Not only would he become an excellent fighter pilot and gain ace status in WWII, but he worked tirelessly to put forth new ideas on training and tactics that would have a lasting impact on the Air Force.
An incredible leader, Robin Olds became an absolute legend – even his mustache is up there as one of the most revered of all time.
Here are 8 ways the guy that would start all of his speeches by shouting “I am a warrior!” showed us he was a total badass:
8. He Was The Kind Of WWII Ace That Would Attack 50 German Planes At Once
When he entered WWII as a P-38 Lightning and P-51 Mustang pilot, Olds already had more than 650 hours of flying time to his name. He quickly became an ace, shooting down 12 German planes and scoring another 11 1/2 on the ground. Olds is credited with 107 missions.
On one of his early missions, Olds and his wingman attacked 40-50 Messerschmitt Bf 109s. There was just one problem – he forgot to switch to his eternal fuel tanks in his Lightning. Blowing out his window and nearly crashing, Olds managed to come away from the fight with two kills.
7. He Lost His Teeth Becoming A Football God
Before, WWII, Olds enrolled in the United States Military Academy at West Point where he naturally did what any badass would do – became an All-American Defensive Tackle. He was the highlight of the 1940 Army-Navy game when his teeth were knocked out in a tackle. His face a fine bloody mess, he refused to step off the field. Olds was inducted into the College Football Hall of Fame in 1985.
6. Authorities Stopped Him From Serving In Korea
The restless warrior stayed home in the Korean War, but not because he wanted to. He put in numerous requests to be transferred to combat duty, but was denied each time. Never content with inaction, Olds performed as a stunt pilot on the air demonstration team and then commanded the RAF No. 1 Squadron.
5. His Demonstration Team Shenanigans Nearly Got Him Court-Martialed
Always at odds with authority, Olds formed an aerial demonstration team as commander of the 81st in the 1960s. He got in all kinds of trouble for the unauthorized low-level aerobatic display of the F-101 Voodoo fighter-bombers at an Air Force open house. Nearly court-martialed, he was stripped of command, lost an award, and transferred. But the move was a contributing factor in allowing him to go to Vietnam.
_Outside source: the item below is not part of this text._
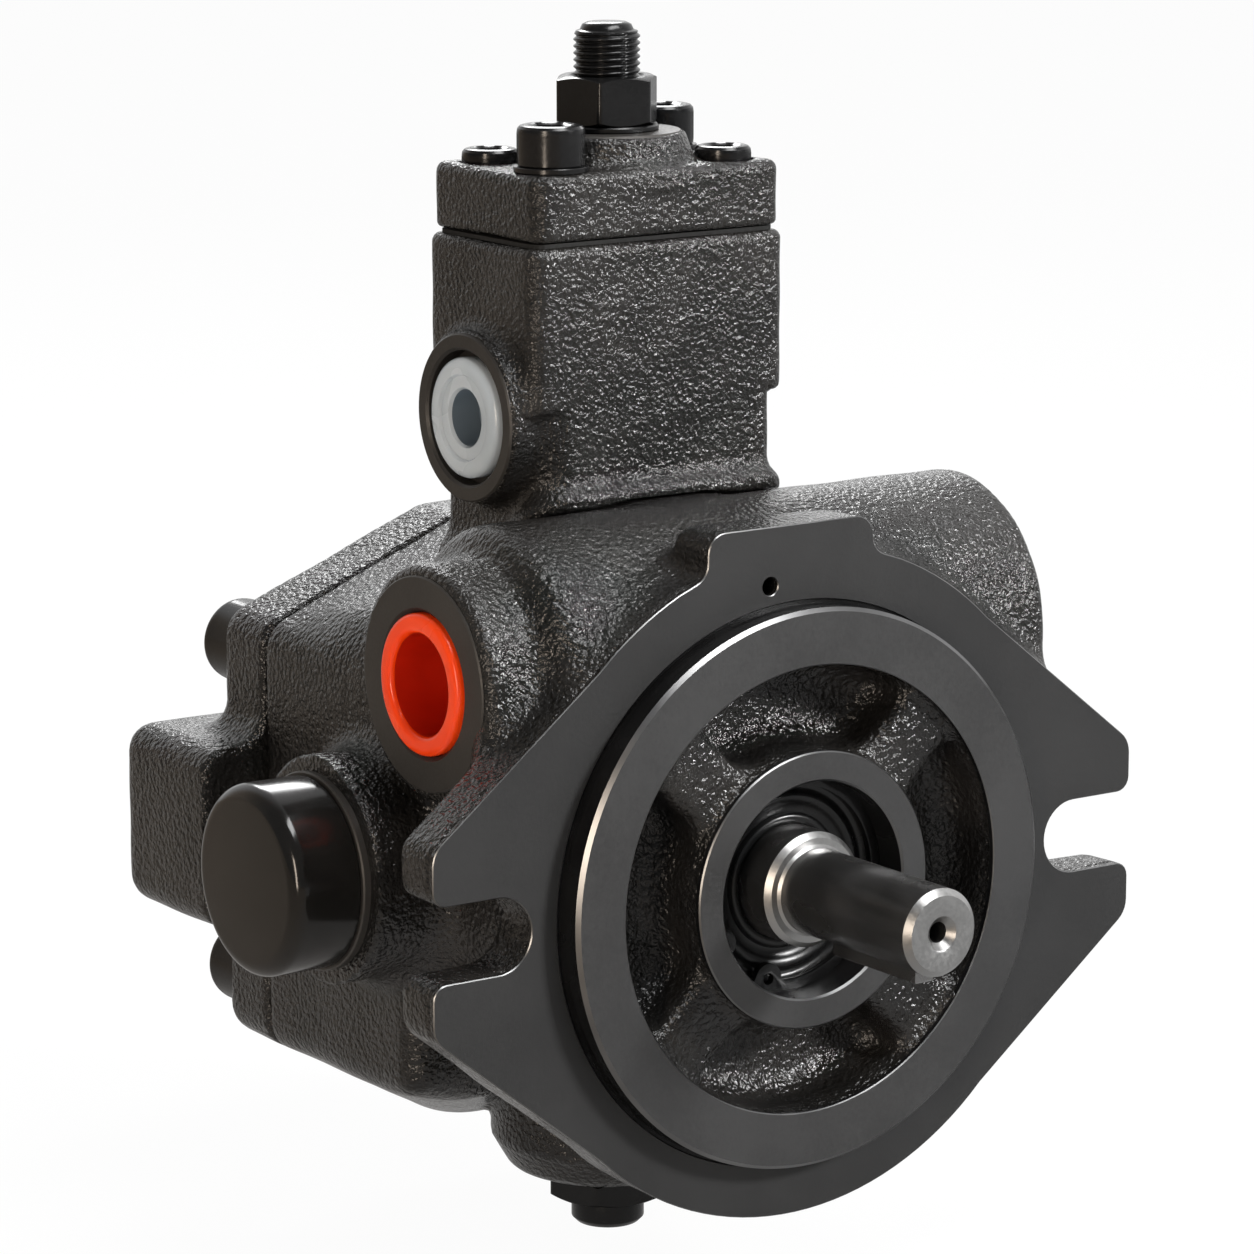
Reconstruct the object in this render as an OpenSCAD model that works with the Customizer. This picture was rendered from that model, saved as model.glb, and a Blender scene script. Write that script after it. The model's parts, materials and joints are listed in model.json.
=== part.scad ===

4. Olds Made His Men Train Him In Vietnam
Finally, Olds took the position that would truly solidify his legacy – in 1966, he was made commander of the 8th Tactical Fighter Wing based in Thailand. There, his leadership flourished. He assigned men by their strengths rather than rank and was always trying to find solutions. Best of all, he made his men train him. He flew as a new guy until he mastered the F-4 and when he did, he always led from the front.
3. He Disguised F-4 Phantoms To Take Out The Enemy
Operation Bolo proved Old’s pure genius. He disguised F-4 Phantoms as F-105 bombers to lure enemy MiG-21s out for a fight. The tactic was overwhelmingly successful. In just that single operation, 7 MiG-21s were destroyed. That was nearly half of the MiGs the Vietnamese possessed.
The operation was a chance for him to prove that his calls for intensive air-to-air combat training, tactic development, precision bombing, and close air support should be heeded. He finally had his own stomping ground.
2. His Iconic Mustache Has Its Own Month
Mustache March is no joke. Every March, men in the Air Force grow mustaches to honor Old’s most good-natured rebellious act against authority – his luxuriously waxed non-regulation handlebar mustache.
1. He Always Led From The Front
Olds was taken by congestive heart failure on June 14, 2007. The Missing Man flypast at his ceremony was a little different – instead of the lead’s wingman pulling up, the lead himself sped off into the sky, an appropriate tribute for the man who always led from the front.